* Exercise requirements
Tally the lines in the data that follows that include the word "Blender", and report nothing but the total.

[BEGIN Records]

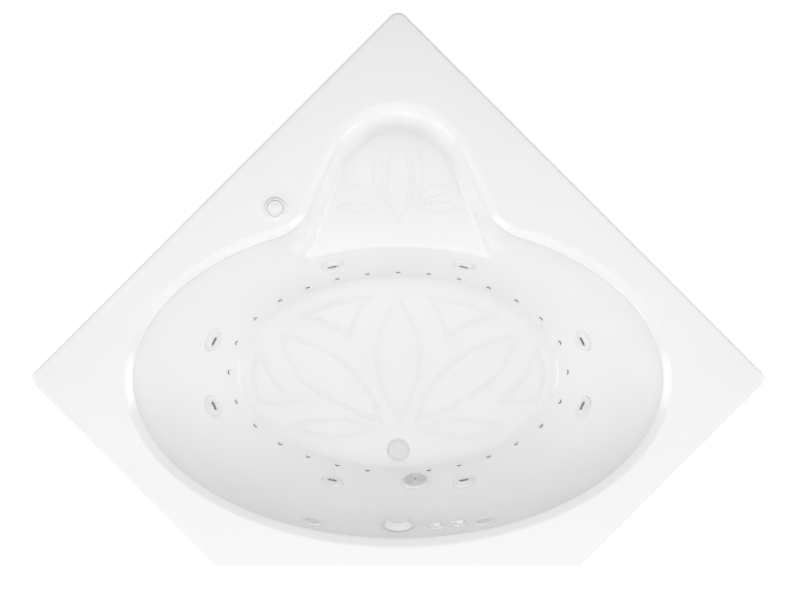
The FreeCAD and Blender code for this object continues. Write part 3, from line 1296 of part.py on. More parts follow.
def blower_shape():
    """Drum housing on four short feet, hollow, with an outlet spigot on top."""
    radius = s.blower_diameter / 2
    drum = cylinder(radius, 8, 8 + s.blower_height)
    drum = drum.makeFillet(10, level_edges(drum, 8 + s.blower_height))
    spigot = cylinder(s.blower_hose_diameter / 2 + 3, 8 + s.blower_height - 5, 8 + s.blower_height + 24)
    feet = []
    for k in range(4):
        foot = cylinder(9, 0, 9, Placement(Vector(radius - 16, 0, 0), Rotation()))
        foot.rotate(Vector(), Vector(0, 0, 1), 45 + 90 * k)
        feet.append(foot)
    drum = drum.fuse([spigot] + feet)
    inner = radius - s.blower_wall
    drum = drum.cut([cylinder(inner, 12, 4 + s.blower_height),
                     cylinder(s.blower_hose_diameter / 2 - 3, s.blower_height, s.blower_height + 40),
                     cylinder(s.blower_hose_diameter / 2 + 0.1, 14 + s.blower_height, s.blower_height + 40)])
    boss = cylinder(14, 11, 30).cut(cylinder(s.fan_shaft / 2 + s.shaft_gap, 14, 31))
    vents = []
    for k in range(16):
        vent = box((radius - 12, -2.5, 20), (radius + 5, 2.5, 50))
        vent.rotate(Vector(), Vector(0, 0, 1), 22.5 * k)
        vents.append(vent)
    return drum.fuse(boss).cut(vents)


feature("blower_housing", blower_shape(), blower_place)
fan = cylinder(s.fan_diameter / 2, 36, 40)
blades = []
for k in range(12):
    blade = box((20, -1.2, 39), (s.fan_diameter / 2 - 2, 1.2, 36 + s.fan_height))
    blade.rotate(Vector(), Vector(0, 0, 1), 30 * k)
    blades.append(blade)
hub = cylinder(18, 36, 36 + s.fan_height)
fan_shaft = cylinder(s.fan_shaft / 2, 15, 37)
feature("blower_fan", fan.fuse([hub, fan_shaft] + blades), blower_place)

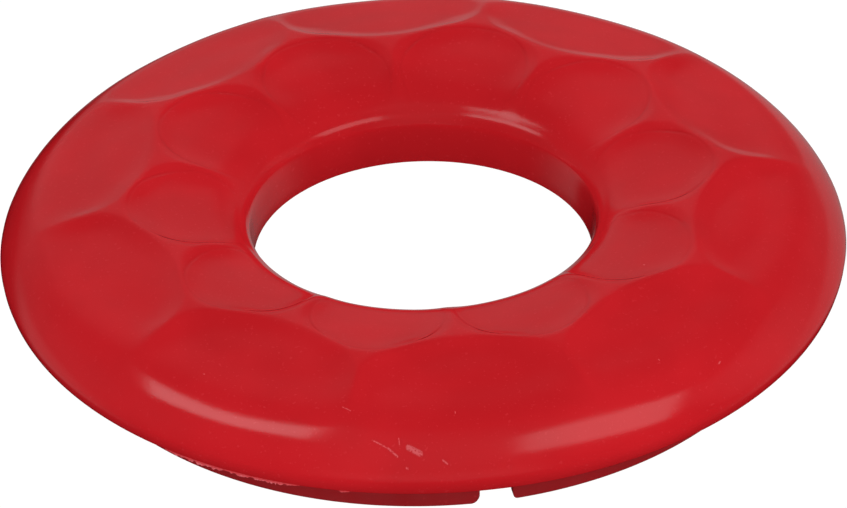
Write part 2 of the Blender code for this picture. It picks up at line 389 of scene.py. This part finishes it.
def at_each_screw(outline):
    return joined(moved(lathed(outline, ROUND_SIDES), place) for place in screw_places())


def ready(obj, slot_name, *nodes):
    """Gives a piece its body and hides the CAD nodes that it stands for."""
    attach(obj, "root")
    if nodes:
        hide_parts(*nodes)
    return obj


def shell_outline():
    """Outer face from the bore's bottom to the rim's, then the inner face a wall inside it."""
    profile = np.array(PROFILE) * RING_R
    outer = curve_through(profile, OUTER_STEPS)
    inner = offset_inwards(profile, WALL)
    inner[[0, -1], 1] = outer[[0, -1], 1]
    reaches = np.zeros(len(outer) + len(inner))
    reaches[[0, len(outer) - 1, len(outer), -1]] = EDGE_ROUNDING
    return rounded(np.vstack([outer, inner[::-1]]), reaches)


def make_shell():
    """The hollow upper shell with its dimples, and the bosses under its top."""
    radii, heights = shell_outline().T
    heights = heights + FOOT_H
    angles = RIDGE_ANGLE + np.arange(SHELL_STATIONS) * TURN / SHELL_STATIONS
    lowered = np.array([heights - dimple_depth(radii, angle) for angle in angles])
    fit_up = min(1.0, cad_high.z / lowered.max())
    rings = [around(radii * FIT, row * fit_up, angle) for row, angle in zip(lowered, angles)]
    shell = object_from("shell_fine", grid(np.array(rings)))
    boss = ((0, BOSS_BOTTOM), (BOSS_R, BOSS_BOTTOM), (BOSS_R, BOSS_TOP), (0, BOSS_TOP))
    combine(shell, at_each_screw(boss), "UNION")
    below, above = BOSS_BOTTOM - WALL, BOSS_BOTTOM + PILOT_DEPTH
    pilot = ((0, below), (PILOT_R, below), (PILOT_R, above), (0, above))
    combine(shell, at_each_screw(pilot), "DIFFERENCE")
    return ready(shell, "shell_plastic", "dimpled_shell")


def base_outline():
    """Cross-section of the base ring, with how far each corner is rounded."""
    foot_inner_r = FOOT_OUTER_R - FOOT_T
    inner_lip = PLATE_INNER_R + LIP_SET_BACK
    outer_lip = PLATE_OUTER_R - LIP_SET_BACK
    edge = EDGE_ROUNDING
    corners = (
        (PLATE_INNER_R, PLATE_TOP, edge),
        (PLATE_INNER_R, PLATE_BOTTOM, edge),
        (foot_inner_r, PLATE_BOTTOM, edge),
        (foot_inner_r, 0, FOOT_ROUNDING),
        (FOOT_OUTER_R, 0, FOOT_ROUNDING),
        (FOOT_OUTER_R, PLATE_BOTTOM, edge),
        (PLATE_OUTER_R, PLATE_BOTTOM, edge),
        (PLATE_OUTER_R, PLATE_TOP, edge),
        (outer_lip, PLATE_TOP, edge),
        (outer_lip, LIP_TOP, edge),
        (outer_lip - LIP_T, LIP_TOP, edge),
        (outer_lip - LIP_T, PLATE_TOP, edge),
        (inner_lip + LIP_T, PLATE_TOP, edge),
        (inner_lip + LIP_T, LIP_TOP, edge),
        (inner_lip, LIP_TOP, edge),
        (inner_lip, PLATE_TOP, edge),
    )
    points = [(radius, height) for radius, height, _ in corners]
    return rounded(points, [reach for *_, reach in corners], BASE_CORNER_STEPS)


def arc(centre, radius, start, end, steps):
    """Points of an arc, with its angles in degrees."""
    turns = np.radians(np.linspace(start, end, steps + 1))
    x, y = centre
    return [(x + radius * math.cos(turn), y + radius * math.sin(turn)) for turn in turns]


def prism(outline, pull):
    """A solid pulled along a vector from a flat outline."""
    mesh_data = bmesh.new()
    face = mesh_data.faces.new([mesh_data.verts.new(point) for point in outline])
    pulled = bmesh.ops.extrude_face_region(mesh_data, geom=[face])
    front = [item for item in pulled["geom"] if isinstance(item, bmesh.types.BMVert)]
    bmesh.ops.translate(mesh_data, vec=pull, verts=front)
    return mesh_data


def notch_side(flare):
    """One side of a notch's outline, from below the foot up to the middle of the notch's top."""
    half, top = NOTCH_W / 2, NOTCH_TOP_ROUNDING
    sides = arc((half + flare, flare), flare, NOTCH_FLARE_START, 180, ARC_STEPS)
    corner = arc((half - top, NOTCH_H - top), top, 0, 90, NOTCH_TOP_STEPS)
    return [(sides[0][0], -flare), *sides, *corner]


def notch_cutter(angle):
    one, other = (notch_side(flare) for flare in NOTCH_ROUNDINGS)
    outline = one + [(-across, height) for across, height in reversed(other)]
    start = FOOT_OUTER_R - 2 * FOOT_T
    block = prism([(start, *point) for point in outline], Vector((3 * FOOT_T, 0, 0)))
    return moved(block, Vector((0, 0, 0)), angle)


def make_base():
    """The lower closing ring with its foot, notches and screw wells."""
    ring = object_from("base_ring_fine", turned(base_outline(), BASE_STATIONS))
    angles = NOTCH_ANGLE + np.arange(NOTCH_COUNT) * TURN / NOTCH_COUNT
    combine(ring, joined(map(notch_cutter, angles)), "DIFFERENCE")
    middle = PLATE_BOTTOM + PLATE_T / 2
    well = ((0, middle), (WELL_R, middle), (WELL_R, WELL_TOP), (0, WELL_TOP))
    combine(ring, at_each_screw(well), "UNION")
    well_floor = WELL_TOP - WELL_FLOOR_T
    below, above = PLATE_BOTTOM - PLATE_T, WELL_TOP + PLATE_T
    stepped_bore = (
        (0, below),
        (WELL_BORE_R, below),
        (WELL_BORE_R, well_floor),
        (SHANK_HOLE_R, well_floor),
        (SHANK_HOLE_R, above),
        (0, above),
    )
    combine(ring, at_each_screw(stepped_bore), "DIFFERENCE")
    return ready(ring, "base_plastic", "base_ring")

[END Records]

* Final result
2